In 1987, he retired from the newspaper’s composing room — a relic of when putting a newspaper together was an industrial process and not a computerized one. “I kept waiting for something to happen,” he said. When it didn’t, he took the lead. “I thought it would be an easy sell. I found out it wasn’t. It was very hard.”

It took 14 years for the memorial to come to life, 14 years during which more and more of those who lived through that day passed through theirs. But then on June 6, 2001, there it was — a $14 million memorial, and the president of the United States himself there to dedicate it, a man born two years after the event he was there to memorialize.

So, too, were the French ambassador, every Virginia politician of note and some 16,000 people, nearly three times as many people as who lived in Bedford.

It’s worth remembering just how momentous a day that was. The Roanoke Times reported that American Door & Glass gave its employees the day off.

At the Roanoke airport, a reporter found Roanoker Ron Wood, who was waiting there with his 8-year-old daughter, Mandy. The Roanoke Times reported that Wood “thought the memorial so important that he took Mandy out of school for the day.”

When they couldn’t get into the dedication ceremony, they came to the airport to get a glimpse of President George W. Bush. Those were simpler times, when it didn’t matter that much to people who the president was.

Wood ticked off all the other presidents he’d seen in person — both Republicans and Democrats — and wanted his daughter to start her list.

In Montvale, Diane Branham had set out American flags — and red, white and blue flowers. She had a phone tree set up along U.S. 460 to advise when Bush’s motorcade passed by. “Everybody’s been calling everybody all the way down the road,” she told the newspaper. When the president rolled by, “we had a big crowd out there waving, the kids and everybody.”

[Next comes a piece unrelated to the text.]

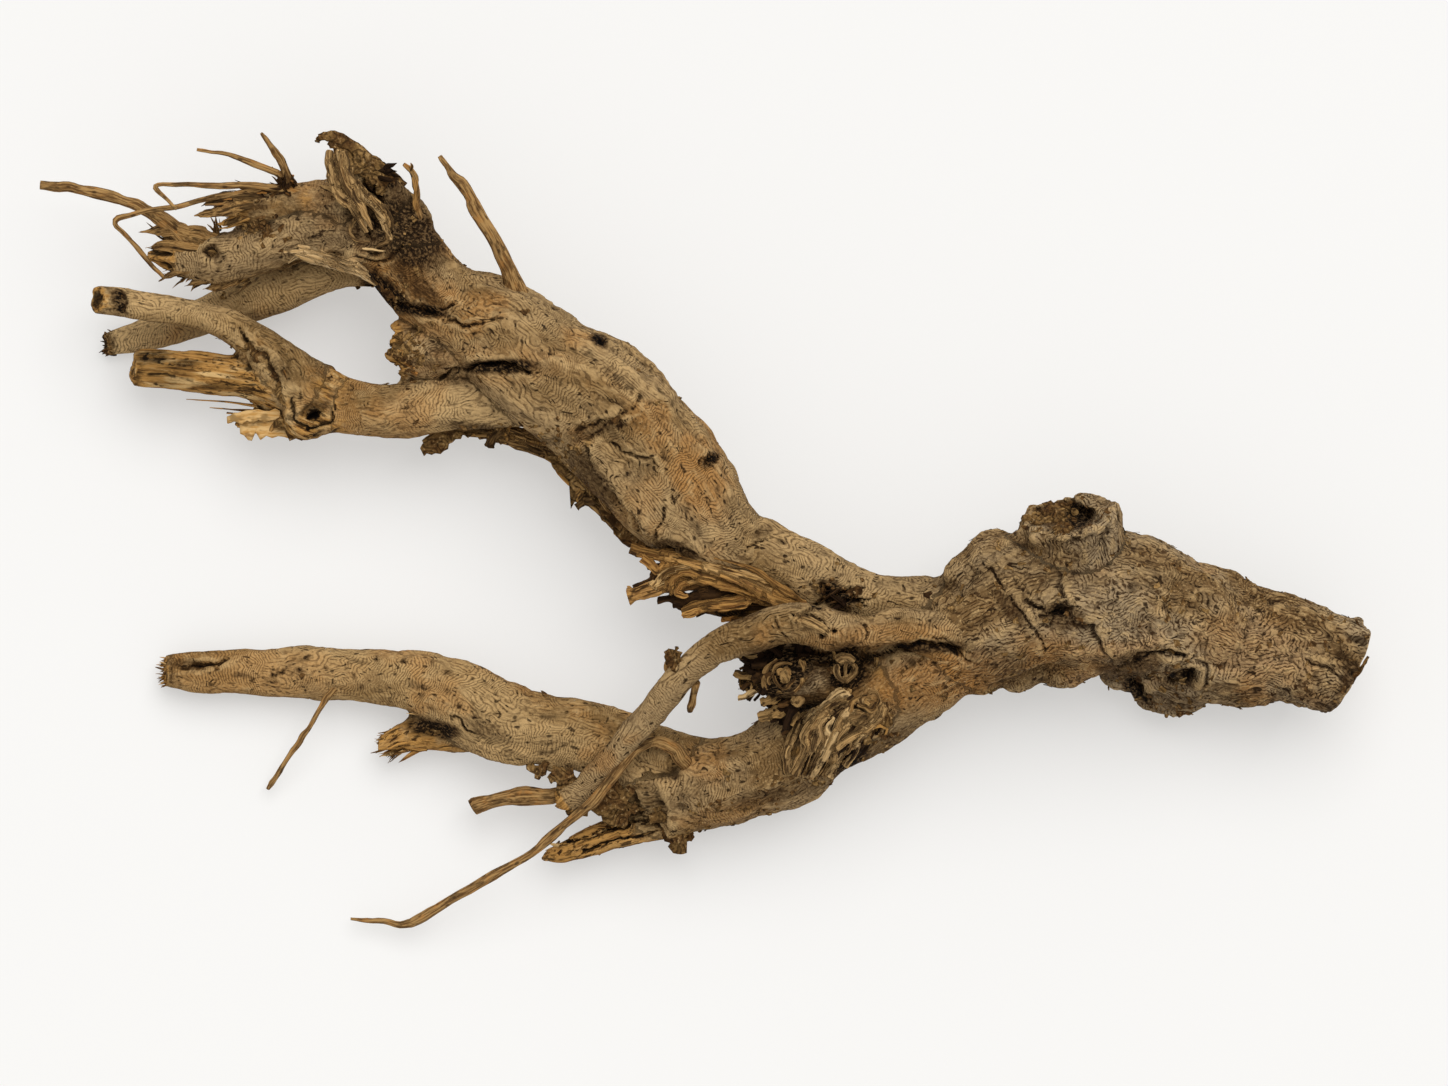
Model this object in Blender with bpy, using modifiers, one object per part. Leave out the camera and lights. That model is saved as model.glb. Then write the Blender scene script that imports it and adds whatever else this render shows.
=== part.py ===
"""A dry root of a shrub or small tree, washed clean and lying on its side.

It grew as one piece of wood, so it is one solid: a sawn trunk with a knot stub and burls, two main limbs
that fork from its neck, the arms and broken stubs on those limbs, and the thin rootlets.
+X points along the root to the sawn trunk end and +Z is up. The origin is under the middle of the root, on
the surface that it lies on.
"""

import bmesh
import bpy
from mathutils import Vector

# Driving dimension: the root's reach along X, in metres. The tables below are drawn for a 584 mm root.
LENGTH = 0.584
DRAWN_LENGTH = 584.0
UNIT = LENGTH / DRAWN_LENGTH

# Limbs and stubs: the middle of the wood as (x, y, z, radius) along its growth, thick end first.
TRUNK = [(298, -66, 34, 22.5), (277, -59, 35, 23.5), (253, -52, 36, 23.5), (228, -46, 38, 26),
         (199, -37, 42, 30), (173, -29, 48, 32.5), (149, -31, 54, 30.5), (129, -39, 56, 28),
         (112, -48, 53, 23.5)]
LOWER_LIMB = [(134, -38, 56, 26.5), (110, -51, 52, 23.5), (91, -63, 48, 22), (71, -76, 43, 22),
              (52, -90, 38, 20), (33, -102, 32, 19), (12, -110, 27, 18.5), (-5, -113, 24, 21),
              (-19, -115, 23, 22)]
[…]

Bush had been in office barely four months, and some Americans had not yet gotten past the contentious vote count in Florida that had put him there (although no one stormed the U.S. Capitol to protest).

Bush’s talk that day was a good reflection of the man — plainspoken and not particularly poetic. In rereading the text two decades later, it still holds up.

“When people come here, it is important to see the town as the monument itself,” Bush said. “Here were the images these soldiers carried with them, and the thought of when they were afraid. This is the place they left behind. And here was the life they dreamed of returning to.” And then the line that got quoted the most: “They did not yearn to be heroes.” Yet that’s how we now think of them.

Here’s a line that didn’t get quoted much at the time but was true then and still true today: “Free societies in Europe can be traced to the first footprints on the first beach on June 6, 1944.”

It’s not too much of an overstatement to say that Europeans today owe their freedom to some young, scared but ultimately brave Virginians.

A lot has changed since that dedication day 20 years ago, not all of it for the better.

Two and a half months later, in August 2001, the FBI in Minnesota arrested a French citizen named Zacarias Moussaoui on immigration charges. He’d come to the attention of authorities while taking flight training classes. Authorities never connected enough dots. Three months and five days after going to Bedford to dedicate a war memorial from a European conflict, Bush found that a very different kind of war had come to America.

There were controversies to come — a court case involving the foundation’s president (fraud charges were eventually dropped), loud debates over a bust of Soviet dictator Josef Stalin as part of a display of other Allied leaders during World War II, financial difficulties (since righted).

And time eventually took its inevitable toll. Slaughter passed away in 2012 at age 87. So, too, have many of the others who took part in the memorial’s dedication. In time, all of them, all of us, will. But the memorial will remain. Any day is a good day to visit.